[Structured object records]
::::

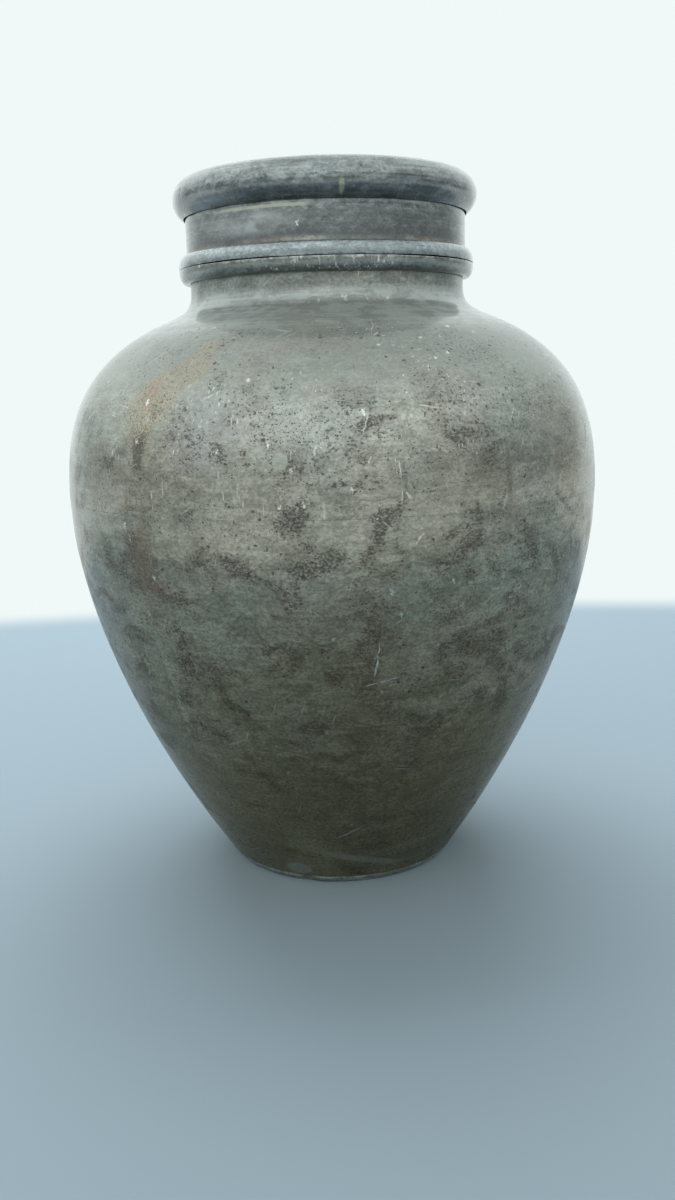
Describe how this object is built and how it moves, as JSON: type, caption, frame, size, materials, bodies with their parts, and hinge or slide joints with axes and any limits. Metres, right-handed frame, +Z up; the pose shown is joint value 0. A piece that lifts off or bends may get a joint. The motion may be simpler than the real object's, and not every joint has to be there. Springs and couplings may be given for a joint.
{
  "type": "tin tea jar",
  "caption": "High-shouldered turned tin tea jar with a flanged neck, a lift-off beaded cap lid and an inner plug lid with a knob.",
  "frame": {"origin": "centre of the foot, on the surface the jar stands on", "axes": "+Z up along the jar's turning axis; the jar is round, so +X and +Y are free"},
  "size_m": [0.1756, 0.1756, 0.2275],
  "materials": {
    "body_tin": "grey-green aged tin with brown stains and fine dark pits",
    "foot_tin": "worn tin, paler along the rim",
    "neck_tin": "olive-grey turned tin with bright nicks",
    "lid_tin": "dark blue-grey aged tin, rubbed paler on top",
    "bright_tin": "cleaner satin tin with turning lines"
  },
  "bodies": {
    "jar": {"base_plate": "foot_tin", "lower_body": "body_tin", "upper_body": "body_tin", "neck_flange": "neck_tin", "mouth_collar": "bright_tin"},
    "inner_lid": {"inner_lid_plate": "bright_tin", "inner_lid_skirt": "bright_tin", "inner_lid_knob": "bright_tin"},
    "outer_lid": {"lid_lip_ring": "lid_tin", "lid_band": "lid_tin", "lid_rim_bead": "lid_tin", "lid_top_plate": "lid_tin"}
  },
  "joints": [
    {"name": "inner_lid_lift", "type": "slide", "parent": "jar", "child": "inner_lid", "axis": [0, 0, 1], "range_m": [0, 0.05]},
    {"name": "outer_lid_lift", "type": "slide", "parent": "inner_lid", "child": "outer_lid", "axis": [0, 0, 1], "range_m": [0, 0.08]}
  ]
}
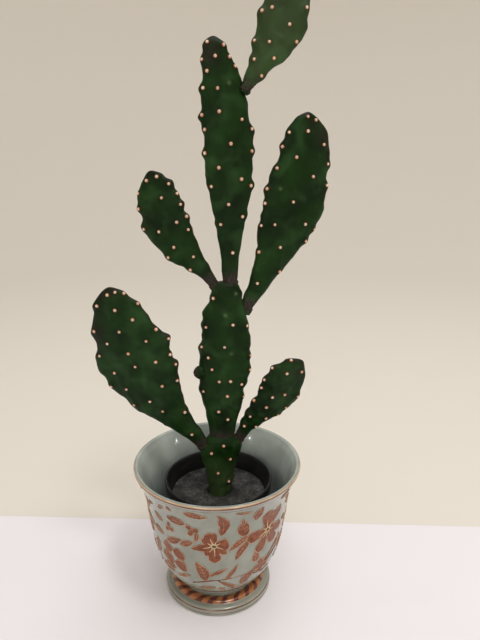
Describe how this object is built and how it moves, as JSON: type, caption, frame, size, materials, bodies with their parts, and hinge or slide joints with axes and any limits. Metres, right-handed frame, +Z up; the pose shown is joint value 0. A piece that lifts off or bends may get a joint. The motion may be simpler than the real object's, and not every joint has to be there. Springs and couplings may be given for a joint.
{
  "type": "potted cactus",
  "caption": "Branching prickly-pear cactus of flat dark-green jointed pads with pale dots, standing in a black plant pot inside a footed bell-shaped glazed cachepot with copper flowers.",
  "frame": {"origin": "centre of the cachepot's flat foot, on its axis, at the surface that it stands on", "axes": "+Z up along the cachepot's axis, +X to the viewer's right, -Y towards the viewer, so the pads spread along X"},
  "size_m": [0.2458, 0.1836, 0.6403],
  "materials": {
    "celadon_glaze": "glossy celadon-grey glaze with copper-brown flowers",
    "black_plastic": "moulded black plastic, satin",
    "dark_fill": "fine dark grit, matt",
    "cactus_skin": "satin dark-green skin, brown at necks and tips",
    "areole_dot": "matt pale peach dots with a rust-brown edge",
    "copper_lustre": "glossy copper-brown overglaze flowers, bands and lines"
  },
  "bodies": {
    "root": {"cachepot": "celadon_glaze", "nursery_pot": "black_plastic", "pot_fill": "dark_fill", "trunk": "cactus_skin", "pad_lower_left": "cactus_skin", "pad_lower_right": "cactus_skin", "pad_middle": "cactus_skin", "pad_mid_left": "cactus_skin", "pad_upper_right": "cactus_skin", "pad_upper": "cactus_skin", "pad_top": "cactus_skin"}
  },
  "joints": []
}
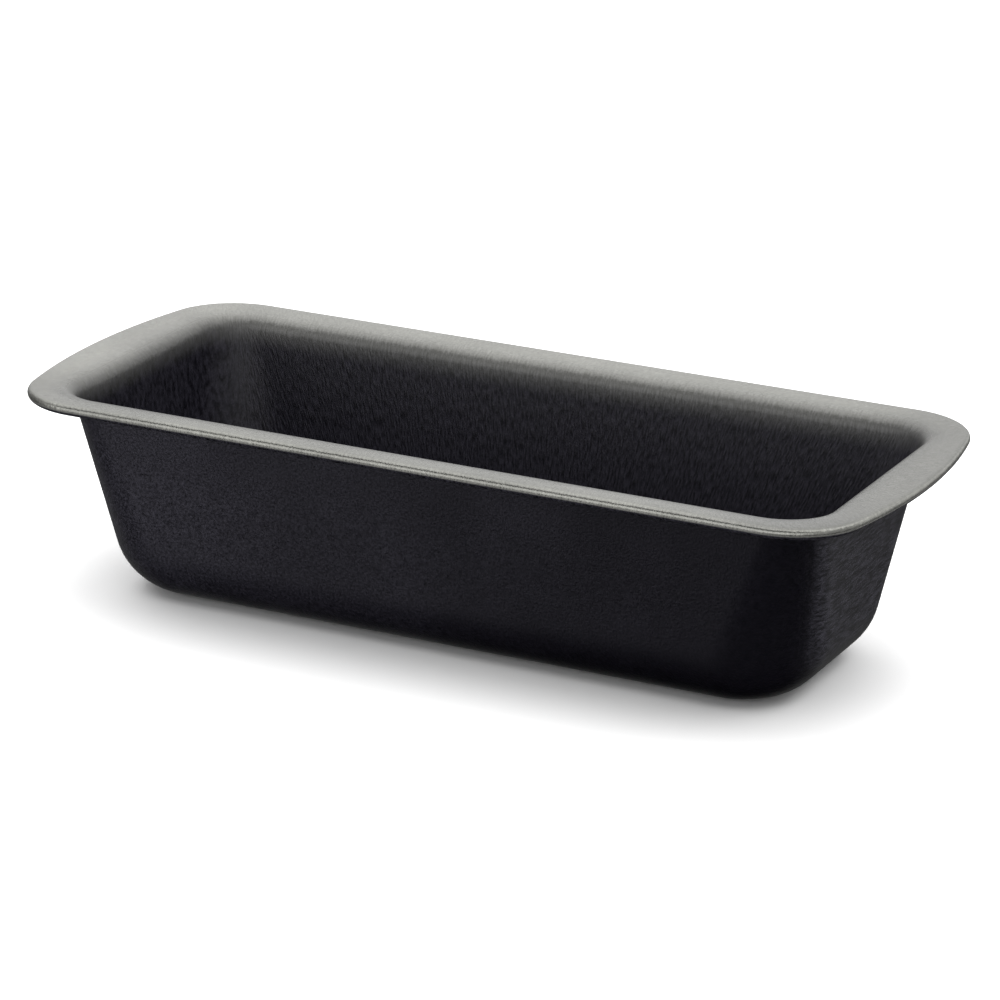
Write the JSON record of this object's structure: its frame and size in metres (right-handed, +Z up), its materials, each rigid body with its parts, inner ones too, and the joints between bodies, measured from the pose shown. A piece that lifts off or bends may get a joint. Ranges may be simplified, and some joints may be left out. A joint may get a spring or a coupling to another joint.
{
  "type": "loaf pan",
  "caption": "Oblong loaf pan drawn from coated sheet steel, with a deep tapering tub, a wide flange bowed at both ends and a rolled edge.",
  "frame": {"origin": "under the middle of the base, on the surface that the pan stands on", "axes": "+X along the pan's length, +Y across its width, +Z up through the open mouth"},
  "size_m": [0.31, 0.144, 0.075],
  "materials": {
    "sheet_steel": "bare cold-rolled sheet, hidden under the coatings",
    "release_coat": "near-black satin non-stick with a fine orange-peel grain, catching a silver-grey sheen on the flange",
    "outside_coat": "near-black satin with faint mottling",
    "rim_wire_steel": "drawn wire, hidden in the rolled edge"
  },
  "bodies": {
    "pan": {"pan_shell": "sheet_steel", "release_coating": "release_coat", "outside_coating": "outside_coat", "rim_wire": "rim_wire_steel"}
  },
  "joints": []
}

::::

Short problem: Output the full listing exactly as it stands.

The result:
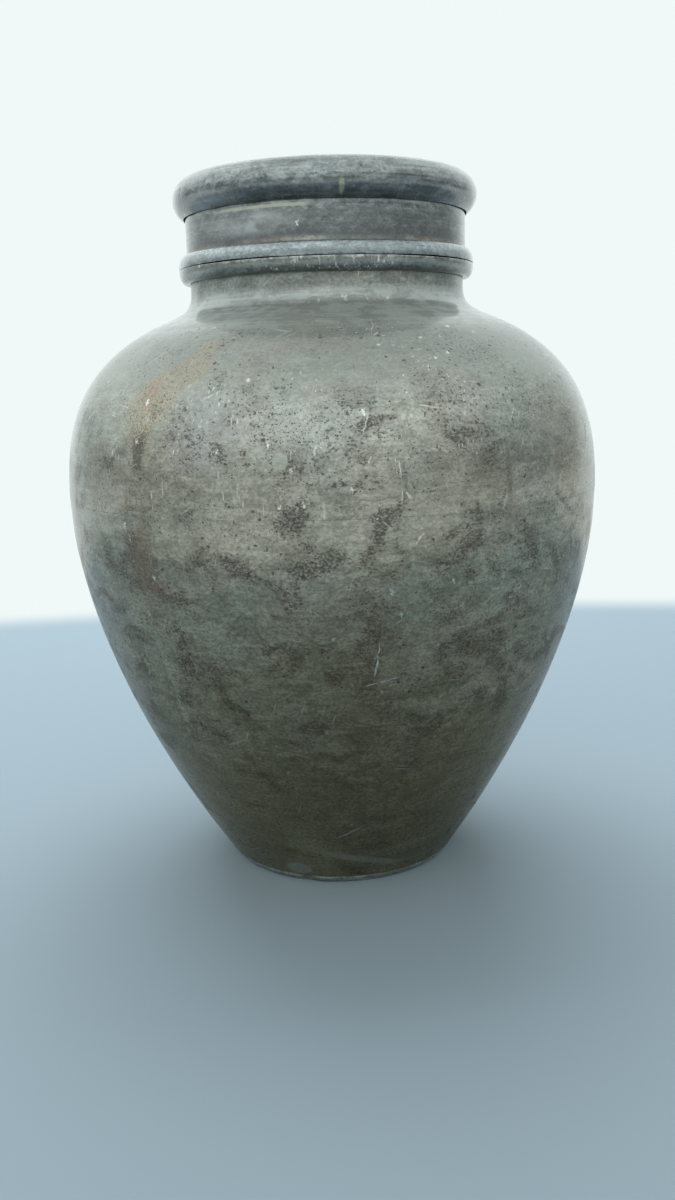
Describe how this object is built and how it moves, as JSON: type, caption, frame, size, materials, bodies with their parts, and hinge or slide joints with axes and any limits. Metres, right-handed frame, +Z up; the pose shown is joint value 0. A piece that lifts off or bends may get a joint. The motion may be simpler than the real object's, and not every joint has to be there. Springs and couplings may be given for a joint.
{
  "type": "tin tea jar",
  "caption": "High-shouldered turned tin tea jar with a flanged neck, a lift-off beaded cap lid and an inner plug lid with a knob.",
  "frame": {"origin": "centre of the foot, on the surface the jar stands on", "axes": "+Z up along the jar's turning axis; the jar is round, so +X and +Y are free"},
  "size_m": [0.1756, 0.1756, 0.2275],
  "materials": {
    "body_tin": "grey-green aged tin with brown stains and fine dark pits",
    "foot_tin": "worn tin, paler along the rim",
    "neck_tin": "olive-grey turned tin with bright nicks",
    "lid_tin": "dark blue-grey aged tin, rubbed paler on top",
    "bright_tin": "cleaner satin tin with turning lines"
  },
  "bodies": {
    "jar": {"base_plate": "foot_tin", "lower_body": "body_tin", "upper_body": "body_tin", "neck_flange": "neck_tin", "mouth_collar": "bright_tin"},
    "inner_lid": {"inner_lid_plate": "bright_tin", "inner_lid_skirt": "bright_tin", "inner_lid_knob": "bright_tin"},
    "outer_lid": {"lid_lip_ring": "lid_tin", "lid_band": "lid_tin", "lid_rim_bead": "lid_tin", "lid_top_plate": "lid_tin"}
  },
  "joints": [
    {"name": "inner_lid_lift", "type": "slide", "parent": "jar", "child": "inner_lid", "axis": [0, 0, 1], "range_m": [0, 0.05]},
    {"name": "outer_lid_lift", "type": "slide", "parent": "inner_lid", "child": "outer_lid", "axis": [0, 0, 1], "range_m": [0, 0.08]}
  ]
}
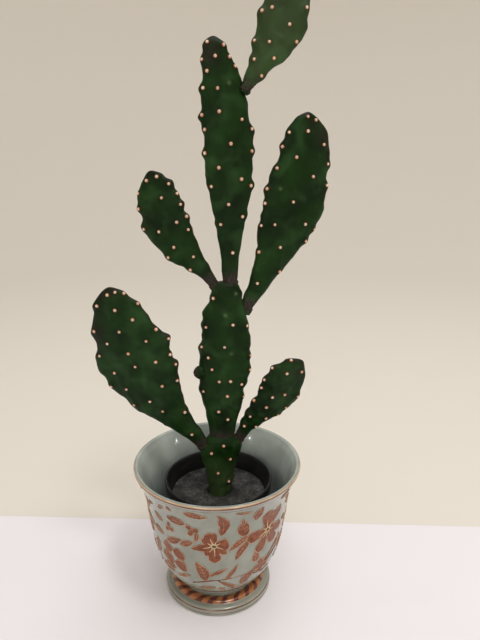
Describe how this object is built and how it moves, as JSON: type, caption, frame, size, materials, bodies with their parts, and hinge or slide joints with axes and any limits. Metres, right-handed frame, +Z up; the pose shown is joint value 0. A piece that lifts off or bends may get a joint. The motion may be simpler than the real object's, and not every joint has to be there. Springs and couplings may be given for a joint.
{
  "type": "potted cactus",
  "caption": "Branching prickly-pear cactus of flat dark-green jointed pads with pale dots, standing in a black plant pot inside a footed bell-shaped glazed cachepot with copper flowers.",
  "frame": {"origin": "centre of the cachepot's flat foot, on its axis, at the surface that it stands on", "axes": "+Z up along the cachepot's axis, +X to the viewer's right, -Y towards the viewer, so the pads spread along X"},
  "size_m": [0.2458, 0.1836, 0.6403],
  "materials": {
    "celadon_glaze": "glossy celadon-grey glaze with copper-brown flowers",
    "black_plastic": "moulded black plastic, satin",
    "dark_fill": "fine dark grit, matt",
    "cactus_skin": "satin dark-green skin, brown at necks and tips",
    "areole_dot": "matt pale peach dots with a rust-brown edge",
    "copper_lustre": "glossy copper-brown overglaze flowers, bands and lines"
  },
  "bodies": {
    "root": {"cachepot": "celadon_glaze", "nursery_pot": "black_plastic", "pot_fill": "dark_fill", "trunk": "cactus_skin", "pad_lower_left": "cactus_skin", "pad_lower_right": "cactus_skin", "pad_middle": "cactus_skin", "pad_mid_left": "cactus_skin", "pad_upper_right": "cactus_skin", "pad_upper": "cactus_skin", "pad_top": "cactus_skin"}
  },
  "joints": []
}
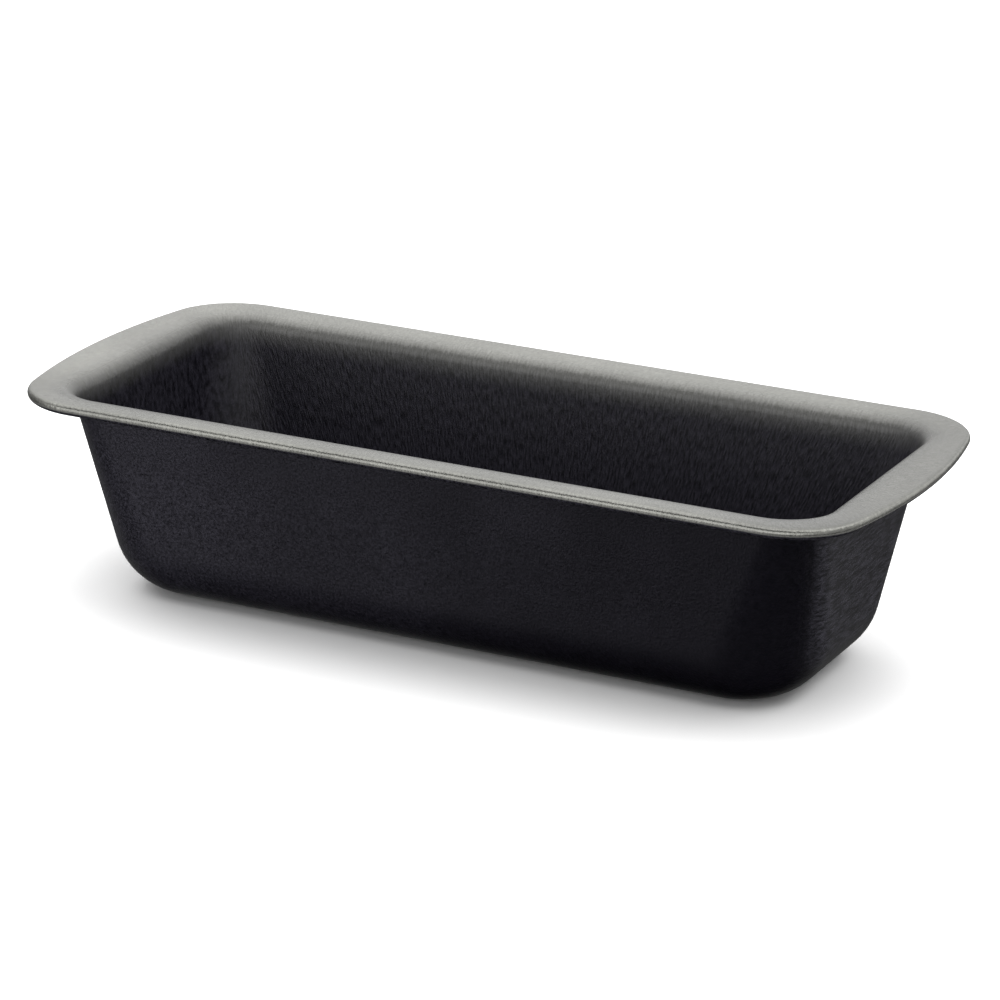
Write the JSON record of this object's structure: its frame and size in metres (right-handed, +Z up), its materials, each rigid body with its parts, inner ones too, and the joints between bodies, measured from the pose shown. A piece that lifts off or bends may get a joint. Ranges may be simplified, and some joints may be left out. A joint may get a spring or a coupling to another joint.
{
  "type": "loaf pan",
  "caption": "Oblong loaf pan drawn from coated sheet steel, with a deep tapering tub, a wide flange bowed at both ends and a rolled edge.",
  "frame": {"origin": "under the middle of the base, on the surface that the pan stands on", "axes": "+X along the pan's length, +Y across its width, +Z up through the open mouth"},
  "size_m": [0.31, 0.144, 0.075],
  "materials": {
    "sheet_steel": "bare cold-rolled sheet, hidden under the coatings",
    "release_coat": "near-black satin non-stick with a fine orange-peel grain, catching a silver-grey sheen on the flange",
    "outside_coat": "near-black satin with faint mottling",
    "rim_wire_steel": "drawn wire, hidden in the rolled edge"
  },
  "bodies": {
    "pan": {"pan_shell": "sheet_steel", "release_coating": "release_coat", "outside_coating": "outside_coat", "rim_wire": "rim_wire_steel"}
  },
  "joints": []
}